> What you are asked to do:
The lines to be extracted run from the start of the listing through the line containing "onto it exactly."; copy them exactly and nothing else.

-------------------------

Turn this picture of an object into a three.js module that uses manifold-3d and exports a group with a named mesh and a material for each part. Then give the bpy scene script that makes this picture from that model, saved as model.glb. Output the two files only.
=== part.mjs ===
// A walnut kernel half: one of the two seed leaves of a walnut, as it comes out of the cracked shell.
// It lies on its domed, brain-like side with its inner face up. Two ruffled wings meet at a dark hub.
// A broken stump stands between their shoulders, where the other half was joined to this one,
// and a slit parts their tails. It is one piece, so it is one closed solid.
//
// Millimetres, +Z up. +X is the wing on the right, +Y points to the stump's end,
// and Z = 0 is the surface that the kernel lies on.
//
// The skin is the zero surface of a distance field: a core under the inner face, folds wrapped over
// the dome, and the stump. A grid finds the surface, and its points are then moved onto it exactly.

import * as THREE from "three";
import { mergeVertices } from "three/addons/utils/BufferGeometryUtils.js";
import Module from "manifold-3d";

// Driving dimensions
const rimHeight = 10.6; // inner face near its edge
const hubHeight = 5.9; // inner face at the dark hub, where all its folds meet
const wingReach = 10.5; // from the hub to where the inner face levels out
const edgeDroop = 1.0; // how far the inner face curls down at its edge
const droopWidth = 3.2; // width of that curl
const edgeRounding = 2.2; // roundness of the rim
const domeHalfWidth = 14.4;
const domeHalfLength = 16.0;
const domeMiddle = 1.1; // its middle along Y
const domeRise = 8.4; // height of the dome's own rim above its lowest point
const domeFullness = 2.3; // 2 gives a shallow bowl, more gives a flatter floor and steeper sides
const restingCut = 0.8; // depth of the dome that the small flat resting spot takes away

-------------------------

> Exercise response:
Turn this picture of an object into a three.js module that uses manifold-3d and exports a group with a named mesh and a material for each part. Then give the bpy scene script that makes this picture from that model, saved as model.glb. Output the two files only.
=== part.mjs ===
// A walnut kernel half: one of the two seed leaves of a walnut, as it comes out of the cracked shell.
// It lies on its domed, brain-like side with its inner face up. Two ruffled wings meet at a dark hub.
// A broken stump stands between their shoulders, where the other half was joined to this one,
// and a slit parts their tails. It is one piece, so it is one closed solid.
//
// Millimetres, +Z up. +X is the wing on the right, +Y points to the stump's end,
// and Z = 0 is the surface that the kernel lies on.
//
// The skin is the zero surface of a distance field: a core under the inner face, folds wrapped over
// the dome, and the stump. A grid finds the surface, and its points are then moved onto it exactly.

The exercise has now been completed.